Wall Street is highly pessimistic toward underachieving Chesapeake Energy Corporation (CHK) and National Bank of Greece (ADR) (NBG)
The 20 stocks listed in the table directly below have attracted the highest total options volume during the past 10 trading days. Names highlighted are new to the list since the last time the study was run, and data is courtesy of Schaeffer's Senior Quantitative Analyst Rocky White. Two names of notable interest are commodity concern
Chesapeake Energy Corporation (NYSE:CHK) and financial firm
National Bank of Greece (ADR) (NYSE:NBG).

CHK puts have been extremely active in recent weeks. At the International Securities Exchange (ISE), Chicago Board Options Exchange (CBOE), and NASDAQ OMX PHLX (PHLX), the stock has racked up a 10-day put/call volume ratio of 3.36 -- higher than 98% of comparable readings from the past year.
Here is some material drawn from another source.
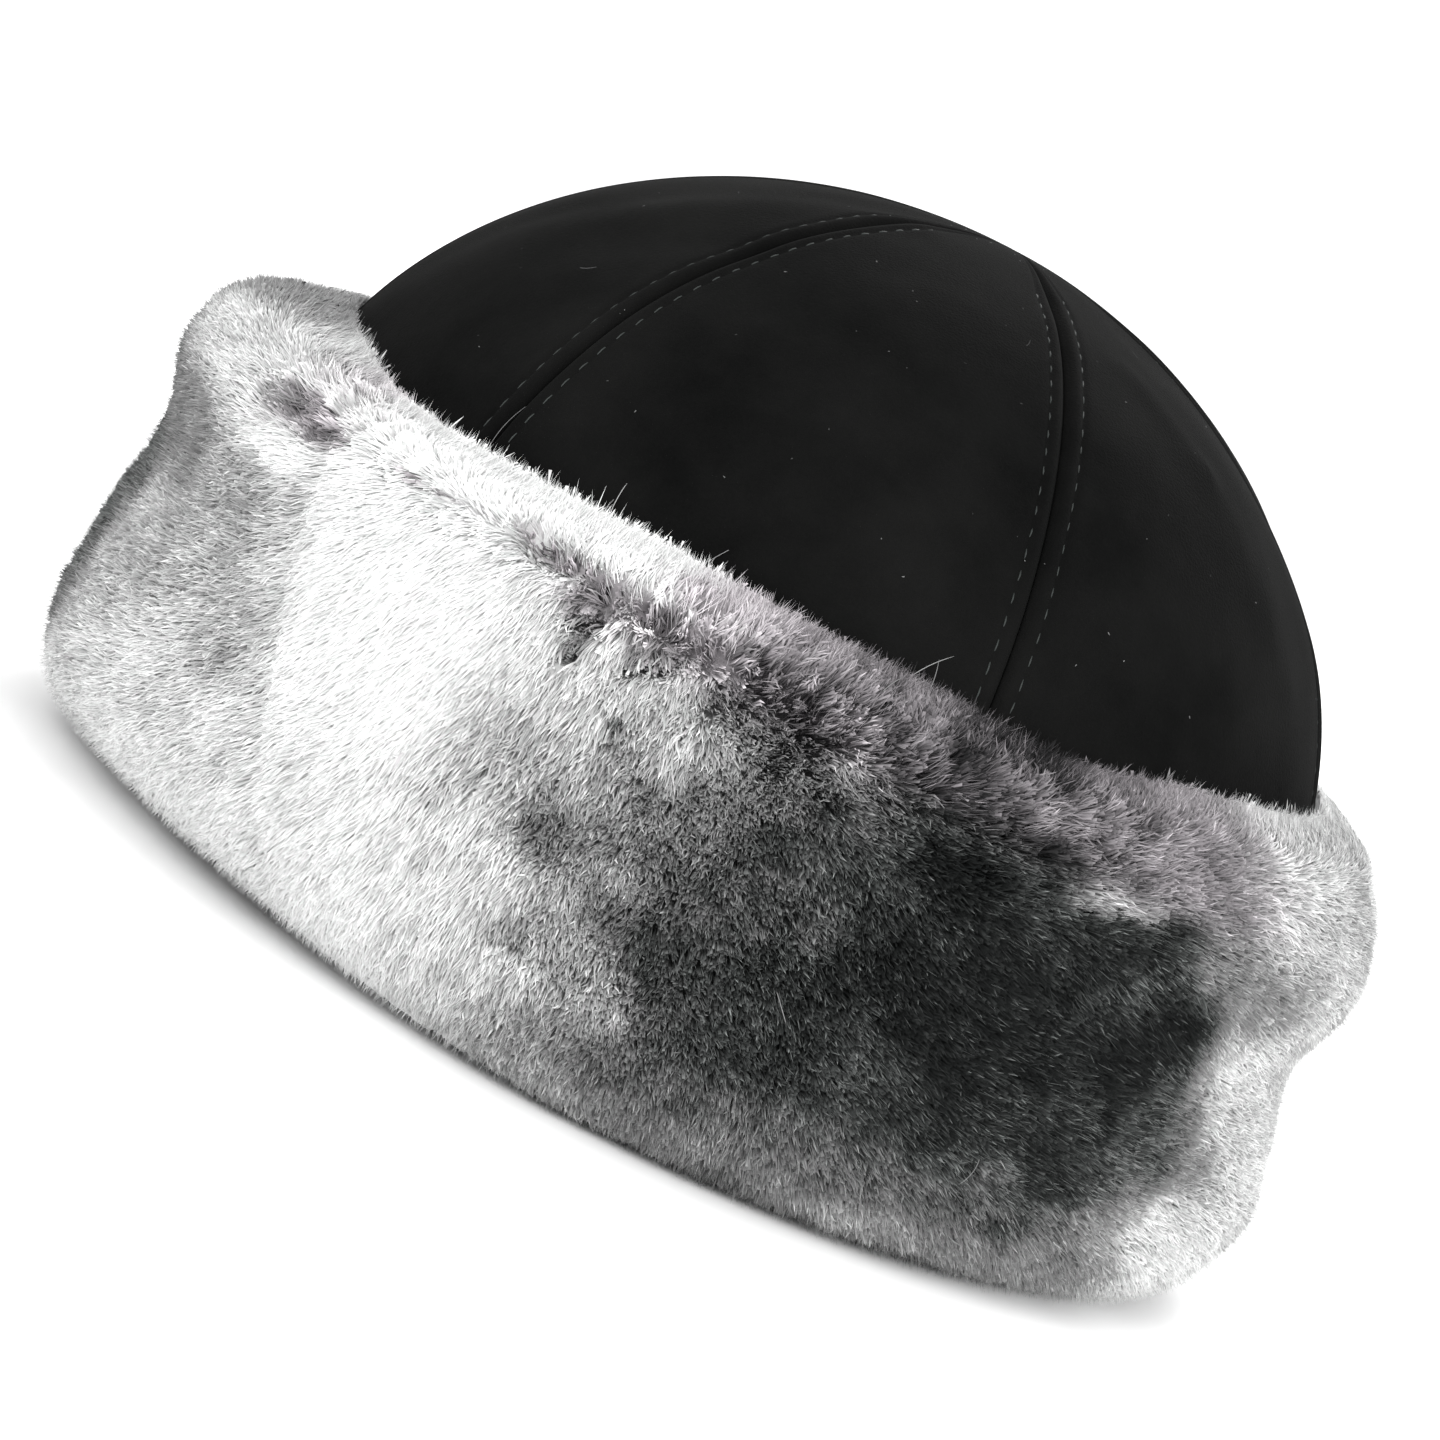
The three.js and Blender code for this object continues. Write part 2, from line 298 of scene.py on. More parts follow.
# Hair colour: shade runs from near black through grey to white, tint from green to purple brown
def makeHairGroup():
    group, given, out = newGroup(
        "hair color",
        [("Dark", "NodeSocketColor", (0.0045, 0.005, 0.005, 1)),
         ("Middle", "NodeSocketColor", (0.18, 0.18, 0.18, 1)),
         ("Light", "NodeSocketColor", (0.80, 0.805, 0.80, 1)),
         ("Warm Tint", "NodeSocketColor", (1.0, 0.93, 0.98, 1)),
         ("Cold Tint", "NodeSocketColor", (0.93, 1.0, 0.97, 1))],
        [("Color", "NodeSocketColor")])
    shade = addNode(group, "ShaderNodeAttribute", attribute_name="shade")
    tint = addNode(group, "ShaderNodeAttribute", attribute_name="tint")
    low = addNode(group, "ShaderNodeMapRange", {"From Min": 0.0, "From Max": 0.5})
    high = addNode(group, "ShaderNodeMapRange", {"From Min": 0.5, "From Max": 1.0})
    lowCurve = addNode(group, "ShaderNodeMath", {1: hairCurve["toMiddle"]}, operation="POWER")
    highCurve = addNode(group, "ShaderNodeMath", {1: hairCurve["toLight"]}, operation="POWER")
    warm = addNode(group, "ShaderNodeMapRange", {"From Min": 0.0, "From Max": 1.0})
    cold = addNode(group, "ShaderNodeMapRange", {"From Min": 0.0, "From Max": -1.0})
    toMiddle, toLight = addMix(group), addMix(group)
    warmed, cooled = addMix(group, blend="MULTIPLY"), addMix(group, blend="MULTIPLY")
    links = group.links
    links.new(shade.outputs["Fac"], low.inputs["Value"])
    links.new(shade.outputs["Fac"], high.inputs["Value"])
    links.new(low.outputs["Result"], lowCurve.inputs[0])
    links.new(high.outputs["Result"], highCurve.inputs[0])
    links.new(tint.outputs["Fac"], warm.inputs["Value"])
    links.new(tint.outputs["Fac"], cold.inputs["Value"])
    links.new(lowCurve.outputs[0], toMiddle["factor"])
    links.new(given.outputs["Dark"], toMiddle["first"])
    links.new(given.outputs["Middle"], toMiddle["second"])
    links.new(highCurve.outputs[0], toLight["factor"])
    links.new(toMiddle["result"], toLight["first"])
    links.new(given.outputs["Light"], toLight["second"])
    links.new(warm.outputs["Result"], warmed["factor"])
    links.new(toLight["result"], warmed["first"])
    links.new(given.outputs["Warm Tint"], warmed["second"])
    links.new(cold.outputs["Result"], cooled["factor"])
    links.new(warmed["result"], cooled["first"])
    links.new(given.outputs["Cold Tint"], cooled["second"])
    links.new(cooled["result"], out.inputs["Color"])
    return group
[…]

In today's action, CHK puts outstrip calls by a roughly 3-to-1 margin. From the looks of it, one trader
may be rolling his bearish position down and out, selling to close 6,500 December 5 puts while simultaneously buying to open a matching number of February 4 puts -- though data from
Trade-Alert is not conclusive.
Elsewhere, short sellers and analysts are both pretty down on the energy stock. A brow-raising 35% of CHK's float is
sold short, representing two weeks of trading activity, at average volumes. Adding to the bearish bias, 17 of 19 analysts have handed out "hold" or worse recommendations.
What has Chesapeake Energy Corporation done to earn this collective ire? It's really quite simple -- the stock has lost 72% of its value in 2015 to trade at $5.45, and earlier this week
touched a 13-year low of $5.04.
NBG is no stranger to steep losses, either, surrendering almost 90% this year to sit near $0.20. This stock, too, recently hit a technical "milestone" -- skimming a record low of $0.16 last week.
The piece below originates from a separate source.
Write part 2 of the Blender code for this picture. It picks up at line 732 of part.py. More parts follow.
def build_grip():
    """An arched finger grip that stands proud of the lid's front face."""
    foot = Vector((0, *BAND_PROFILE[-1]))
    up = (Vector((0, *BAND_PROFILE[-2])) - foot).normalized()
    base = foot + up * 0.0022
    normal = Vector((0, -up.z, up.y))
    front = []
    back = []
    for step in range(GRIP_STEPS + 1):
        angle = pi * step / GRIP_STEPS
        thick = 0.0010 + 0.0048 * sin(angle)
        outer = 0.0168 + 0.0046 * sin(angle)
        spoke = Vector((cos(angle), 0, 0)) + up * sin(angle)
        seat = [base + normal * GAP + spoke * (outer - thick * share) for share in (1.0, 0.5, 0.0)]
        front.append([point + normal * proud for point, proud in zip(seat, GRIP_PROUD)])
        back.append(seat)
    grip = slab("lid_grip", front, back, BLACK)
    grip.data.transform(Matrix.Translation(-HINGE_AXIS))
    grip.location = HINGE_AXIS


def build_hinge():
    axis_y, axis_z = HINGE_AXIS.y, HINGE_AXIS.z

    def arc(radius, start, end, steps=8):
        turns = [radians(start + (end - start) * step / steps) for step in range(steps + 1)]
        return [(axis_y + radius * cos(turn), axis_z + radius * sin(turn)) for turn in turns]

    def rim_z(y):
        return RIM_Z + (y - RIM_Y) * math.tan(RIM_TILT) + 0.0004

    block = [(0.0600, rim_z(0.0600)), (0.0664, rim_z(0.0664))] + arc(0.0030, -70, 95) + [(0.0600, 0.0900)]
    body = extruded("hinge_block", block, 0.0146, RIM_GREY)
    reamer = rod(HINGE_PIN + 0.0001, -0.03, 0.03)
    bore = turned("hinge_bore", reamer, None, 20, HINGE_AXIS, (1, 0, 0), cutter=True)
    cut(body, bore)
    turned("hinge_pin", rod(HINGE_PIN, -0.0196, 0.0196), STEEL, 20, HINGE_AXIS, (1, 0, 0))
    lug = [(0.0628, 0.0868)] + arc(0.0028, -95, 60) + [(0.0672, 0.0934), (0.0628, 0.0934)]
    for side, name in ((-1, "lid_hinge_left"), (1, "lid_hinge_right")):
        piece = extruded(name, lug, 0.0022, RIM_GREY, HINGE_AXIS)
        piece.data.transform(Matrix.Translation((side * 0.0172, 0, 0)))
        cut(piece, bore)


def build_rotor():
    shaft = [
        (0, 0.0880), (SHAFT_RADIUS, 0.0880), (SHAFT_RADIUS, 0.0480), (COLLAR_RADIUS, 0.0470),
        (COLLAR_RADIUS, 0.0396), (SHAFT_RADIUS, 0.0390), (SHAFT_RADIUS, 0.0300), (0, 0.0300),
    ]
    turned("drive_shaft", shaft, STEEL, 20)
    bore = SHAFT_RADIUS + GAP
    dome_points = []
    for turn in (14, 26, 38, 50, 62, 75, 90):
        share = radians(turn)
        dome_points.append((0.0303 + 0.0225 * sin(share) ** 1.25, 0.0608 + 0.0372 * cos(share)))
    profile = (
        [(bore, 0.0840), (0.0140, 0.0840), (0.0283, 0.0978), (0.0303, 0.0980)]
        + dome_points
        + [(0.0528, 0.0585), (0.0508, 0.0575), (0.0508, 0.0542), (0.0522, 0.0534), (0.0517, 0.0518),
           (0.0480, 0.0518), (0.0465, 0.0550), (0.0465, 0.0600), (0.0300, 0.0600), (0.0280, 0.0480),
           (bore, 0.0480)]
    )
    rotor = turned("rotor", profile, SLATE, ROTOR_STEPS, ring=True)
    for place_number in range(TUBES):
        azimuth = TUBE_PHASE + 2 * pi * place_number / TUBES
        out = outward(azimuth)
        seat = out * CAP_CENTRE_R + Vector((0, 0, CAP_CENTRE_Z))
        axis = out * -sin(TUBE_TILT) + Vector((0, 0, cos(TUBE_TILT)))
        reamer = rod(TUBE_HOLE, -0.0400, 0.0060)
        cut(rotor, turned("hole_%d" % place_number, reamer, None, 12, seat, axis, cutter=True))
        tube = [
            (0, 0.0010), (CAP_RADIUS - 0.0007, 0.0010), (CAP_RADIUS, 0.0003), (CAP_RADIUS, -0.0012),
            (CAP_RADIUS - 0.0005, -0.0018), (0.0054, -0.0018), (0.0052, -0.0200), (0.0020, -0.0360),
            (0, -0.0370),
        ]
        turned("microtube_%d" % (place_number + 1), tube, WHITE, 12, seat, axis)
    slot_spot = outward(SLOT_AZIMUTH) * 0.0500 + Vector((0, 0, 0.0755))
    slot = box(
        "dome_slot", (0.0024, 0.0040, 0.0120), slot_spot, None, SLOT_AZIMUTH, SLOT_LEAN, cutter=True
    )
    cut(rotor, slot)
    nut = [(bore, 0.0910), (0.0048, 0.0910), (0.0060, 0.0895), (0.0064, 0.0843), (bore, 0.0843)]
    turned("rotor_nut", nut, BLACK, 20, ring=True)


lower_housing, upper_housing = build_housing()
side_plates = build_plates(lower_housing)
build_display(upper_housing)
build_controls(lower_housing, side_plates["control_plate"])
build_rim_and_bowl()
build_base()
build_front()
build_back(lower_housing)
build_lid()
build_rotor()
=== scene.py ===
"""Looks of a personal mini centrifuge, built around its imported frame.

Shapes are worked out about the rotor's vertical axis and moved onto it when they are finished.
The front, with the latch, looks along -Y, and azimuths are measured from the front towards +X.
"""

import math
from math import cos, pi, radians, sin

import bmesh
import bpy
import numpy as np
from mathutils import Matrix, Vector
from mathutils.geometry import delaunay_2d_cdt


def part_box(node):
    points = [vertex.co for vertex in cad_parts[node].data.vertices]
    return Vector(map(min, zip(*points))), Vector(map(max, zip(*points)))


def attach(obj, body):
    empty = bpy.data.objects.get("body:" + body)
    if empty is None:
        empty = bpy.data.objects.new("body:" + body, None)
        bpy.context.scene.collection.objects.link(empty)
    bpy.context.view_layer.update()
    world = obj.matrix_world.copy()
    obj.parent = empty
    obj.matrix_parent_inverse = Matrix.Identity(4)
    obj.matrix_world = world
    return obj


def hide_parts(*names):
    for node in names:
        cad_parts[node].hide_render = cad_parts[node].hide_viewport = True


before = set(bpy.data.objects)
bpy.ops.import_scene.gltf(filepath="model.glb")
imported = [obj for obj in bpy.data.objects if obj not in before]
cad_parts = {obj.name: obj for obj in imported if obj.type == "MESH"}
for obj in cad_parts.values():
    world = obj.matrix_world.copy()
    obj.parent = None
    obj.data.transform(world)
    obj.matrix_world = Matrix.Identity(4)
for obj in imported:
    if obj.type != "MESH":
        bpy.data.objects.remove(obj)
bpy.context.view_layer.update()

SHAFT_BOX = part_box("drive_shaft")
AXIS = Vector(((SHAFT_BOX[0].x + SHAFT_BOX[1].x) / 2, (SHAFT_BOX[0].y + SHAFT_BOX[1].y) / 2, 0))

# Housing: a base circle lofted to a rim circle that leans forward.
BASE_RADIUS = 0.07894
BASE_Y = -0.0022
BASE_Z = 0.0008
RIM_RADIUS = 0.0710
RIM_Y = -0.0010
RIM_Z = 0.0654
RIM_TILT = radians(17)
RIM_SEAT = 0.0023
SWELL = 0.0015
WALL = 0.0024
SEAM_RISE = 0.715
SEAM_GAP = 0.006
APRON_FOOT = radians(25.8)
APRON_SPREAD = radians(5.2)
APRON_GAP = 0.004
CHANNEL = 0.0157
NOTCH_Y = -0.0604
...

Those considerations help explain why traders at the ISE, CBOE, and PHLX have been betting against the shares. NBG's 10-day put/call volume ratio of 6.35 ranks in the 90th percentile of its annual range. Echoing this, the equity's
Schaeffer's put/call open interest ratio (SOIR) of 1.22 outstrips four out of every five comparable readings recorded in the past 52 weeks.
In today's trading, National Bank of Greece puts are outpacing calls by a nearly 11-to-1 clip. Leading the way is the December 1 put, where roughly 10,000 contracts are on the tape -- or about five times more than the next most active strike.